Tindledale is in a tizzy . . .
The Village Show competition is coming around again and after last year’s spectacular failure, the villagers are determined to win. Meg, teacher at the local school, is keen to help and to impose some much-needed order.
After a terse encounter with a newcomer to the village, Meg discovers that it is celebrity chef and culinary bad boy, Dan Wright. Meg thinks he is arrogant and rude but rumour has it that Dan is opening a new restaurant in the village which could really put Tindledale on the map.
As things come together, villagers old and new all start to come out of the woodwork, including new arrival Jessie who seems to have it all. But first impressions can be deceptive and Meg discovers that when it comes to Tindledale – and Dan – nothing is ever quite as it seems . . .
Having adored the wonderful Great Christmas Knit Off, I was so excited to be heading back to Tindledale for The Great Village Show, so big thanks to Harper Collins UK for providing me with a review copy via NetGalley.
The Great Village Show is a standalone novel, so don’t worry if you’re new to Tindledale, you can dive right in. However, as I often say, I do recommend reading The Great Christmas Knit Off first, so you don’t spoil anything in that one if you choose to read it! (We’ve got winter weather in August at the moment, so why not go for a Christmas book?!)

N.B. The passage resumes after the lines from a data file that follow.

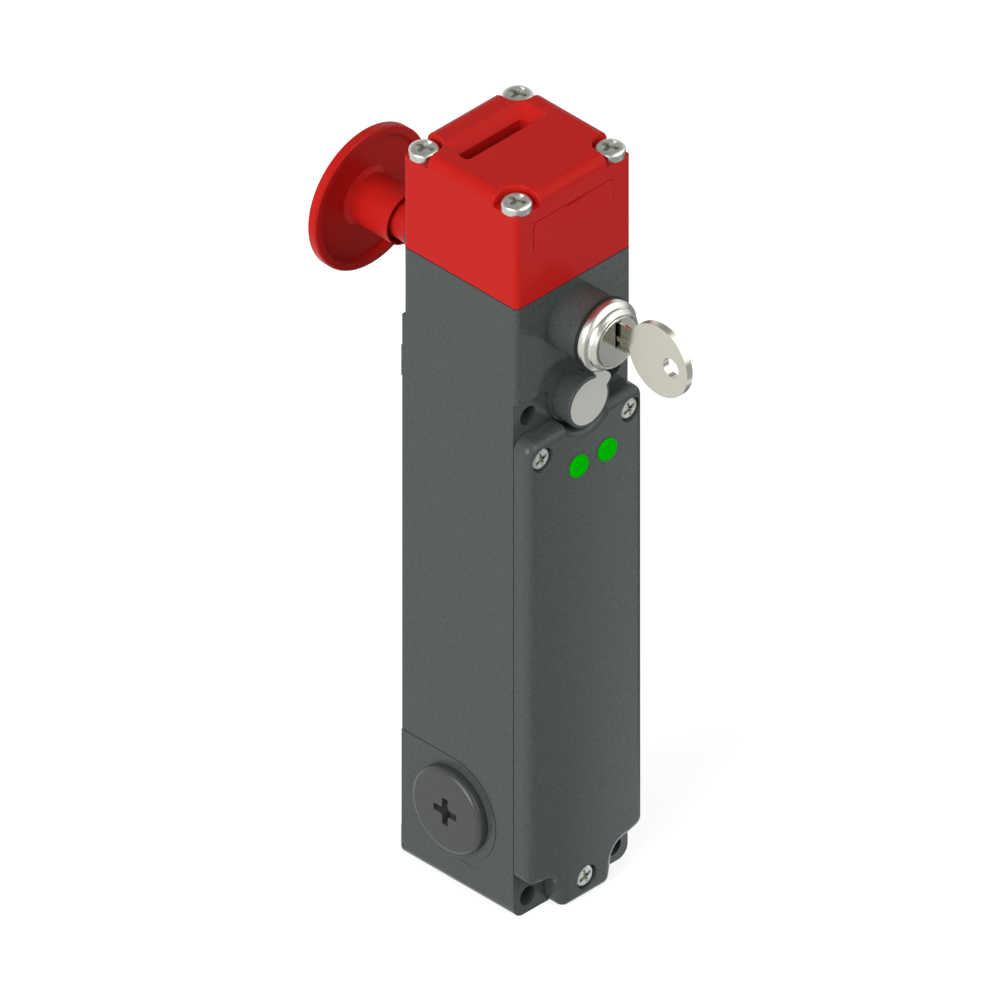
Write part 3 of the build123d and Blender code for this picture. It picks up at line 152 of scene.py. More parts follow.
@dataclass(frozen=True)
class Finish:
    """What a surface is made of and how it was made.

    Attributes:
        name: The material's name.
        colour: sRGB hex colour.
        roughness: Roughness of the surface.
        surface: How the surface was made.
        metallic: 1 for bare metal.
        ior: Refractive index of a non-metal.
        specular: Share of the index's own gloss, 0.5 for all of it.
        grain_mm: Size of the surface's grain, or the distance of its turning lines.
        height_mm: Height of the grain.
        mottle: How much the colour varies over the grain, from 0 to 1.
        uneven: How much the roughness varies over the grain, from 0 to 1.
        centre_mm: A point on the turning axis of a turned surface.
        glow: Strength of the light that the piece gives off.
    """

    name: str
    colour: str
    roughness: float
    surface: Surface = Surface.MOULDED
    metallic: float = 0.0
    ior: float = 1.5
    specular: float = 0.5
    grain_mm: float = 0.4
    height_mm: float = 0.002
    mottle: float = 0.1
    uneven: float = 0.15
    centre_mm: tuple[float, float, float] = (0.0, 0.0, 0.0)
    glow: float = 0.0

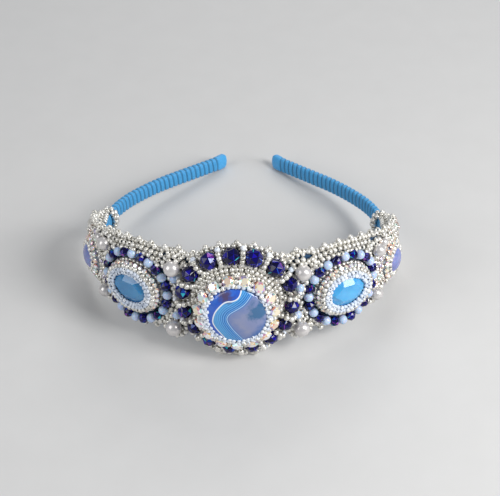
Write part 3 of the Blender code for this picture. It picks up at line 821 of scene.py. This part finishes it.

Our leading lady of Tindledale this time around is Meg, the cross-stitching, wine-making bunny owner – that’s right, cross-stitching, wine-making bunny owner! That alone is enough to make me love and adore her. She’s also acting principal of Tindledale School, and with dwindling numbers, it’s looking like her school may be shut down. Luckily, Tindledale is one little village that won’t go down without a fight!
With the Village Show just around the corner, the villagers club together to plan for the Greatest Village Show the UK has ever seen – or at least one of the Top 10, hopefully, which should get them enough recognition to save their beloved School, and boost the economy for the whole village.
Getting aggro from celeb chef and bad boy, Dan Wright, who’s just blown into town, is not making matters any easier for Meg right now though. Even if he does look like John Snow, that doesn’t mean you get away with being all moody and brooding and sexy and whatnot…I digress…! It’s certainly a distraction she doesn’t need, that’s for sure! With his moods blowing hot and cold, can Meg really trust him to help with the show, or will he only complicate matters? He may be a pain, but I couldn’t help falling for Dan’s bad boy attitude from the get-go (I do love me some Kit Harrington!), and found myself getting as frustrated with him as Meg did.
Luckily for Meg, other newcomer to Tindledale, Jessie, seems a lot more reliable and willing to help, even if she seems to have a lot going on behind closed doors. Her triplets alone would be a massive boost to the school. I loved the compassion and camaraderie shown in the friendship between Jessie and Meg, and thought the strength of trust and friendship was portrayed beautifully here.
I am just so utterly in love with Tindledale and all its wonderful villagers. I loved how this book also explored the effects that larger cities and corporations etc can have on a small village, where they depend on local trade. Tindledale gives me that real warm, fuzzy feeling as they all pull together to protect the village they love.
A wonderfully sweet, warm and funny tale that I definitely recommend for the chick lit lover.